• WORK TO DO
Using the data below, output the first line and every line after it up to and including the line containing "for c, b in", exactly as written and with nothing added.

|---|

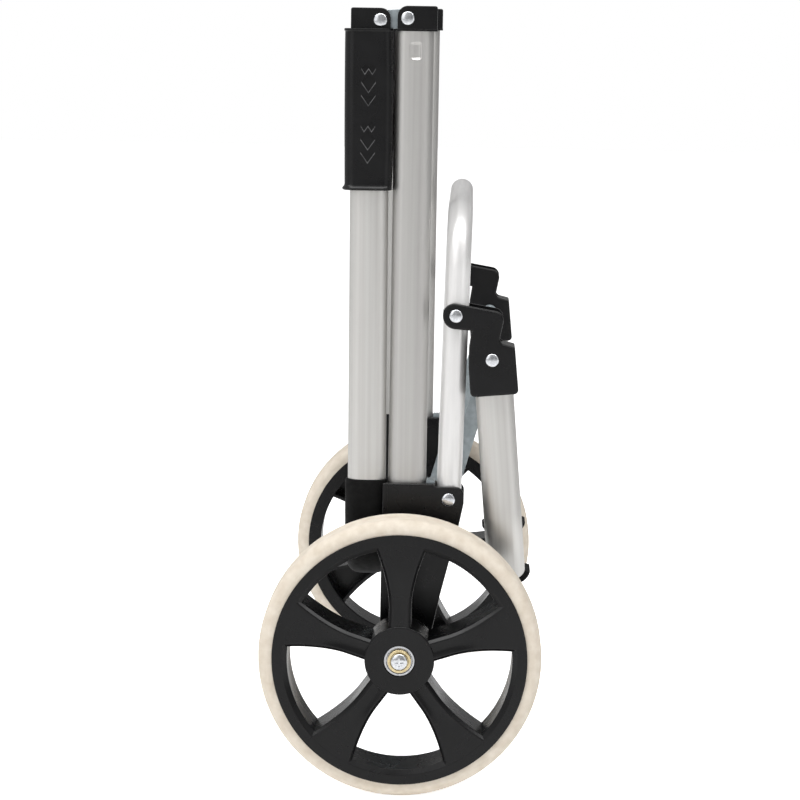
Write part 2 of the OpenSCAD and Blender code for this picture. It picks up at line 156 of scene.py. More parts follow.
def bar(p, q, w, n=20):
    """Outline of a flat bar with round ends."""
    p, q = np.array(p, float), np.array(q, float)
    a = math.atan2(*(q - p)[::-1])
    arc = np.linspace(-math.pi / 2, math.pi / 2, n + 1)
    ends = [(q, a), (p, a + math.pi)]
    return np.array([c + w / 2 * np.array([math.cos(b + t), math.sin(b + t)])
                     for c, b in ends for t in arc])


def points_and_faces(obj):
    """The points, in millimetres, and the faces of an object with its modifiers applied."""
    mesh = bpy.data.meshes.new_from_object(obj.evaluated_get(bpy.context.evaluated_depsgraph_get()))
    v = np.array([p.co for p in mesh.vertices], float).reshape(-1, 3) / MM
    return v, [tuple(p.vertices) for p in mesh.polygons]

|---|

• CORRECT RESPONSE
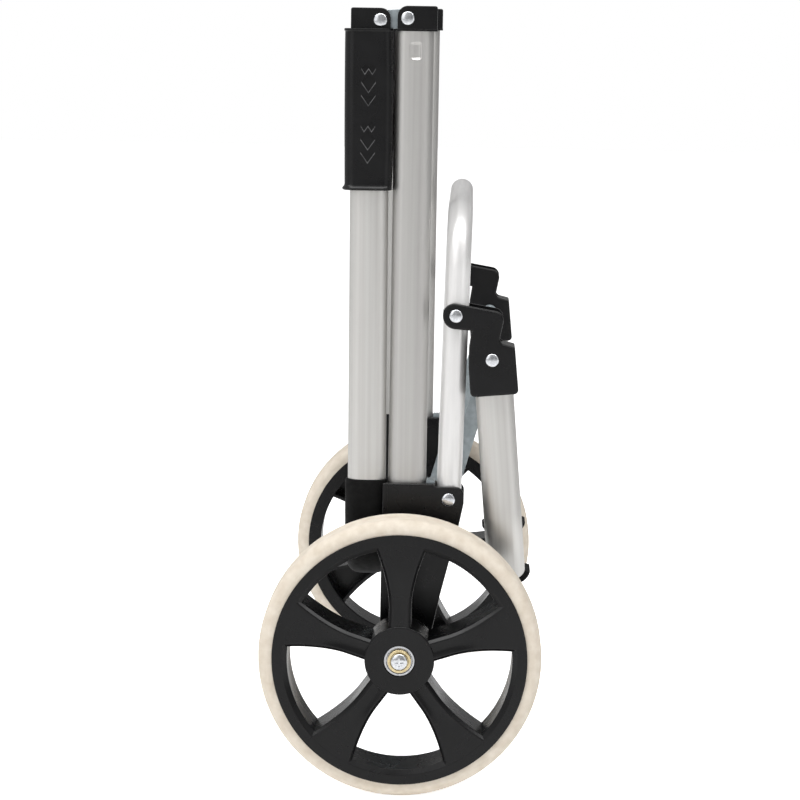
Write part 2 of the OpenSCAD and Blender code for this picture. It picks up at line 156 of scene.py. More parts follow.
def bar(p, q, w, n=20):
    """Outline of a flat bar with round ends."""
    p, q = np.array(p, float), np.array(q, float)
    a = math.atan2(*(q - p)[::-1])
    arc = np.linspace(-math.pi / 2, math.pi / 2, n + 1)
    ends = [(q, a), (p, a + math.pi)]
    return np.array([c + w / 2 * np.array([math.cos(b + t), math.sin(b + t)])
                     for c, b in ends for t in arc])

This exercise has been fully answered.